Finished this last night and still thinking about it. It's the story of a miner in the black country in the late 19th century and reads a bit like Cynan Jones doing Cormac McCarthy. Ben Myers - a writer not fit to be mentioned in the same thread as others referenced here - reviewed it for the guardian...

"Michael Cash is a hewer – he descends into the subterranean shafts and tunnels of the Black Country to swing a pickaxe at the seams of coal that run there. If a more perilous occupation exists in England in the 1870s, then it perhaps belongs only to the often-orphaned children who are paid a pittance to drag the wagons that Michael and his colleagues fill, and whipped if they stop to scratch the sores made by the chains that bind them.

Here, subterranean stalls propped up by planks can collapse instantly, killing those who made them, and noxious gases permeate. In a good week, Michael earns enough to buy leeks and potatoes with which his new wife can make broth to feed the family, but not enough to pay for his six-year-old son Luke's schooling. A bony roach or two lifted from a dreary pond supplements their diet. Like so many miners, Michael's main motivation is preventing his son from having to follow him down into the Dante-esque circles of hell that Daniel Wiles brilliantly evokes in this confident and moving debut.

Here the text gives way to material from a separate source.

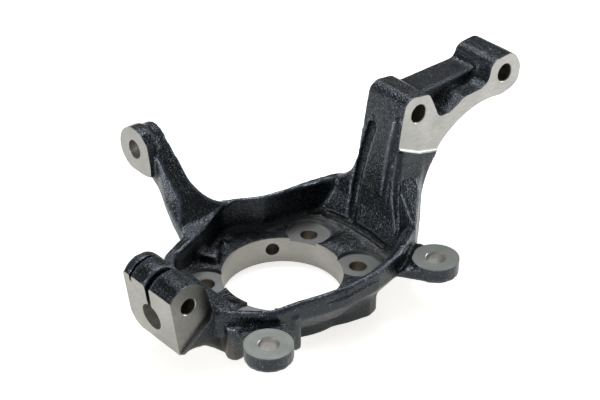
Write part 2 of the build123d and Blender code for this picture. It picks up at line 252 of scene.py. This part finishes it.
# sand never leaves a wall quite flat: slow dips of a few tenths of a millimetre
dips = bpy.data.textures.new("sand_dips", "CLOUDS")
dips.noise_scale = 11 * MM
dips.noise_depth = 2
uneven = casting.modifiers.new("uneven", "DISPLACE")
uneven.texture = dips
uneven.texture_coords = "LOCAL"
uneven.strength = 0.35 * MM
uneven.mid_level = 1.15
finish_modifiers(casting)


# ---- cast skin ---------------------------------------------------------------
# The skin the sand leaves: a fine pebbly grain under a thin satin black coat that
# is sprayed on. Light is painted into the coat: painted glints on grains that stand
# proud, a painted highlight on the edges, painted shade in the corners and the
# basin, and a painted warm bounce low on the skirt, where the coat is also duller.

class Amount:
    """What a node gives out, ready for sums with numbers and others of its kind."""

    def __init__(self, nodes, socket):
        self.nodes, self.socket = nodes, socket

    def sum(self, operation, first, second):
        return self.nodes.add("ShaderNodeMath", {"operation": operation}, first, second)

    def __add__(self, other): return self.sum("ADD", self, other)
    def __radd__(self, other): return self.sum("ADD", other, self)
    def __sub__(self, other): return self.sum("SUBTRACT", self, other)
    def __rsub__(self, other): return self.sum("SUBTRACT", other, self)
    def __mul__(self, other): return self.sum("MULTIPLY", self, other)
    def __rmul__(self, other): return self.sum("MULTIPLY", other, self)


class Nodes:
    """The nodes of one finish, or of the room."""

    def __init__(self, tree):
        self.tree = tree
        tree.nodes.clear()

    def add(self, kind, settings=None, *values, out=0, **named):
        """Adds a node, with settings and the values or links of its sockets; gives its output."""
        node = self.tree.nodes.new(kind)
        for name, setting in (settings or {}).items():
            if name == "stops":
                for i, (place, shade) in enumerate(setting):
                    stops = node.color_ramp.elements
                    stop = stops[i] if i < len(stops) else stops.new(place)
                    stop.position, stop.color = place, (*shade, 1)
            else:
                setattr(node, name, setting)
        slots = dict(enumerate(values))
        slots.update((name.replace("_", " "), value) for name, value in named.items())
        for slot, value in slots.items():
            if isinstance(value, Amount):
                self.tree.links.new(value.socket, node.inputs[slot])
            else:
                node.inputs[slot].default_value = value
        return Amount(self, node.outputs[out]) if node.outputs else node


def new_finish(name):
    """A material, its nodes and where its pattern lies on the piece."""
    material = bpy.data.materials.new(name)
    material.use_nodes = True
    nodes = Nodes(material.node_tree)
    return material, nodes, nodes.add("ShaderNodeTexCoord", out=3)


cast_skin, nodes, place = new_finish("cast_skin")
EDGE_HIGHLIGHT = (0.507, 0.55)  # how far an edge stands out where a highlight is painted on it
CORNER_SHADE = (0.42, 0.495)  # and how far a corner sinks in where shade is painted into it
grit = nodes.add("ShaderNodeTexNoise", None, Vector=place, Scale=780.0, Detail=1.0, Roughness=0.5)
drift = nodes.add("ShaderNodeTexNoise", None, Vector=place, Scale=38.0, Detail=4.0, Roughness=0.6)
bump = nodes.add("ShaderNodeBump", None, Strength=0.8, Distance=0.0007, Height=grit)
# painted glints: the grain's high points get a pale blue-grey colour, and shine below puts metal on
# them, so they sparkle as if lit; the low points stay near black
stops = [(0.48, (0.0005, 0.0007, 0.0010)), (0.6, (0.010, 0.0125, 0.017)),
         (0.74, (0.11, 0.127, 0.152))]
coat_and_painted_light = nodes.add("ShaderNodeValToRGB", {"stops": stops}, grit)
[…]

Sun-starved life above ground in a cruel November isn't much better. Here, "ossdrawn barges churned up silt from the cut floor as they slithered past ... One boat held so many people that some nippers even swam behind it in the dark matter, only visible by the light that hung behind the boat. Dogs swam with them, their eyes reflecting like buoyed beacons." A change in fortune comes when...
"

It's so great, still thinking about the world Wiles builds. It's only 200 or so pages long too and I found myself putting it down before I really wanted to as there's so much to savour in the writing.

Inspector Norse

Had this on my list for a while, looking forward to reading it. There seems to be a movement in recent years of stuff that does a kind of mish-mash of historical fiction, folk horror, kitchen-sink realism and nature writing. From this to Myers (I liked The Gallows Pole, he seems to churn out a lot though) to the Paul Kingsnorth one to M John Harrison's (brilliant) latest, there's some kind of ineffable, intangible thread there.

holyzombiejesus

Quote from: Inspector Norse on March 13, 2022, 08:45:51 PMHad this on my list for a while, looking forward to reading it. There seems to be a movement in recent years of stuff that does a kind of mish-mash of historical fiction, folk horror, kitchen-sink realism and nature writing. From this to Myers (I liked The Gallows Pole, he seems to churn out a lot though) to the Paul Kingsnorth one to M John Harrison's (brilliant) latest, there's some kind of ineffable, intangible thread there.

Was that the one about the town with the big wall?

Myers reminds me of this dick at secondary school who always used to draw gruesome pictures whilst making silly gruesome noises.

Inspector Norse

Quote from: holyzombiejesus on March 13, 2022, 09:45:10 PMWas that the one about the town with the big wall?

No think that was his last one, also meant to be good but not read it. The one I mean was about weird stuff going on with rivers and ponds.